Quels conseils donner aux constructeurs ?

  • Dans le cas de dommages subis par une entreprise sur ses biens (locaux, véhicules, engins), ou sur ses biens sur chantier ou ouvrages réalisés mais non réceptionnés : l’important est la réactivité. SMABTP n’attend pas l’arrêté de catastrophe naturelle, lorsqu’il est évident qu’il sera pris, pour accepter les déclarations de sinistre.

L’urgence est le financement des mesures conservatoires et le financement de la reprise même a minima de l’activité économique.

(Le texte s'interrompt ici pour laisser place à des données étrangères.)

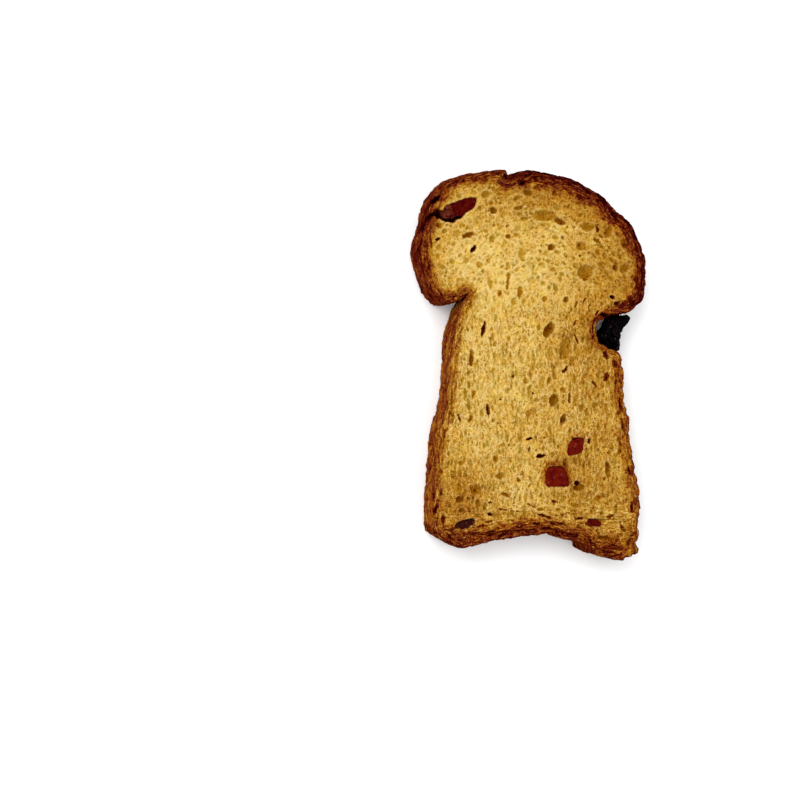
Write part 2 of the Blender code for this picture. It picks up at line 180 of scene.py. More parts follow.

SMABTP a une politique de versement d’acompte bien établie.

SMABTP organise, le plus rapidement possible, une expertise tout en incitant ses assurés à préserver toutes les preuves de l’importance des dégâts.

Mais, s’agissant d’une garantie légale, son périmètre a été défini par le législateur : cette garantie ne peut intervenir que pour l’indemnisation des dommages matériels directs des seuls biens garantis par le contrat auquel elle est adossée.

Cela dit, d’autres garanties peuvent compléter une indemnisation si elles ont été souscrites (garantie des pertes et frais, garantie perte d’exploitation…).

Attention : en auto, pour indemniser la perte d’un véhicule (par exemple s’il a été emporté par une coulée de boue), il faut que l’assuré ait souscrit une garantie dommage (la garantie responsabilité civile seule ne suffit pas).

  • Dans le cas de dommages subis par des tiers dans le cadre de l’activité professionnelle du constructeur : la question est de savoir si une catastrophe naturelle ou un événement climatique est exonératoire de responsabilité en cas de dommages aux tiers.

Si l’événement naturel est la cause exclusive du dommage, alors il pourra être exonératoire de responsabilité (par exemple, en cours de chantier, des matériaux soulevés par le vent s’écrasent sur les travaux d’autres corps d’état ou sur une voiture garée à proximité).

En matière de responsabilité décennale, le raisonnement est le même. Si, par exemple, à la suite d’une sécheresse des sols, il est constaté des désordres en façade, le constructeur, présumé responsable de par la Loi, devra apporter la preuve que la sécheresse est la cause unique des dommages.

Propos recueillis auprès de Bertrand Lotte, directeur des règlements.